_WORK TO DO_
Repeat the listing below word for word, stopping after the line that contains "nodes.pattern(place, WORN_PLACES), creases)".

_GIVEN MATERIAL_
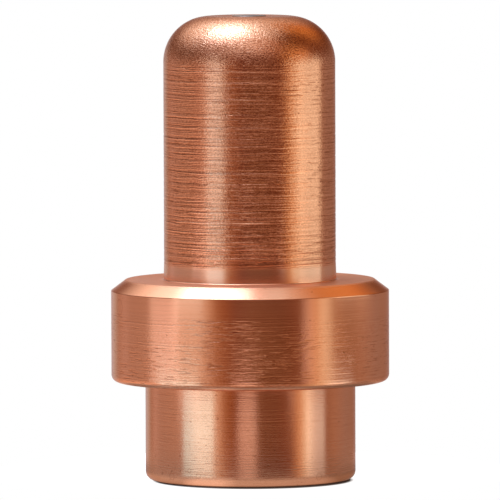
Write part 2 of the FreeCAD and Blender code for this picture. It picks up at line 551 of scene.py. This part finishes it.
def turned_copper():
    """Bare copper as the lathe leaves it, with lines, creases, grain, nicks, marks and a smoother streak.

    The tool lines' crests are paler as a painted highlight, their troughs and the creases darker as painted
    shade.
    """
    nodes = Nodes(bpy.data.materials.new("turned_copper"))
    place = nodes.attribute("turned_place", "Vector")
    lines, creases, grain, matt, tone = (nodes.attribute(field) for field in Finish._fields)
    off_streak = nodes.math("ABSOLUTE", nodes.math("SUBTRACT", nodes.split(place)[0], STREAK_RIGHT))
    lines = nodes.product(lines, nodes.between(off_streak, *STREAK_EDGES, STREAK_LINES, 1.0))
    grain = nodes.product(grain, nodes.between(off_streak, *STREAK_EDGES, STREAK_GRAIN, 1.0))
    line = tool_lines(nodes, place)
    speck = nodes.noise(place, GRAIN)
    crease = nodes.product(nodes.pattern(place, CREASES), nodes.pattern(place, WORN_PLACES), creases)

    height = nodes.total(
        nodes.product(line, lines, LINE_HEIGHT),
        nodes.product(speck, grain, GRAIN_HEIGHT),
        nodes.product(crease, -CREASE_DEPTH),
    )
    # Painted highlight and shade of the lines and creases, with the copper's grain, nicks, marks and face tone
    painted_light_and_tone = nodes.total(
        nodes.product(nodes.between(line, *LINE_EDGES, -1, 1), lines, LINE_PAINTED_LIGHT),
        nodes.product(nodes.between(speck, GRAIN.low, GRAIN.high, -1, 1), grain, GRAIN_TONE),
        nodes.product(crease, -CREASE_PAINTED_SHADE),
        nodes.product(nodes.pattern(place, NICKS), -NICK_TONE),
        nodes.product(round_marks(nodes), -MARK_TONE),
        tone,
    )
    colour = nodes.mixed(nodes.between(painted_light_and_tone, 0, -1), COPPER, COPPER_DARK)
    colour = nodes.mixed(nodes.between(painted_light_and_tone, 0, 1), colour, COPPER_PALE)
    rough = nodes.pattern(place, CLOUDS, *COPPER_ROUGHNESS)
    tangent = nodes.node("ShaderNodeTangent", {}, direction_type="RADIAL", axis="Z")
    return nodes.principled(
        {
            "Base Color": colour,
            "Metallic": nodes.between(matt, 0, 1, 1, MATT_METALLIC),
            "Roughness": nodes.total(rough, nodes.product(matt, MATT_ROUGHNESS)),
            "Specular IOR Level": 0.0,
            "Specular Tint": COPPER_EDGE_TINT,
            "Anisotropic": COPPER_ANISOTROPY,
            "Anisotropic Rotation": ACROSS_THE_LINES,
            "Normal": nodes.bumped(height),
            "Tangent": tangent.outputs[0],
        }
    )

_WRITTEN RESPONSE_
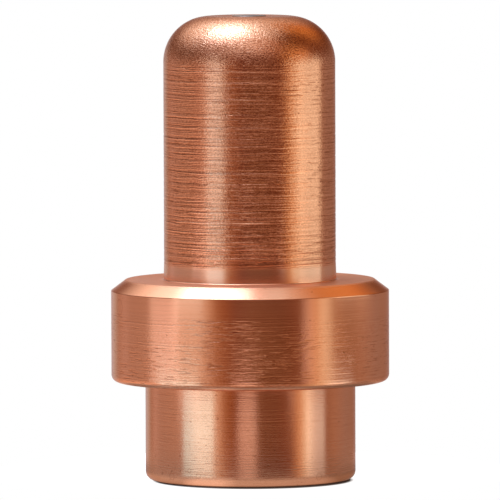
Write part 2 of the FreeCAD and Blender code for this picture. It picks up at line 551 of scene.py. This part finishes it.
def turned_copper():
    """Bare copper as the lathe leaves it, with lines, creases, grain, nicks, marks and a smoother streak.

    The tool lines' crests are paler as a painted highlight, their troughs and the creases darker as painted
    shade.
    """
    nodes = Nodes(bpy.data.materials.new("turned_copper"))
    place = nodes.attribute("turned_place", "Vector")
    lines, creases, grain, matt, tone = (nodes.attribute(field) for field in Finish._fields)
    off_streak = nodes.math("ABSOLUTE", nodes.math("SUBTRACT", nodes.split(place)[0], STREAK_RIGHT))
    lines = nodes.product(lines, nodes.between(off_streak, *STREAK_EDGES, STREAK_LINES, 1.0))
    grain = nodes.product(grain, nodes.between(off_streak, *STREAK_EDGES, STREAK_GRAIN, 1.0))
    line = tool_lines(nodes, place)
    speck = nodes.noise(place, GRAIN)
    crease = nodes.product(nodes.pattern(place, CREASES), nodes.pattern(place, WORN_PLACES), creases)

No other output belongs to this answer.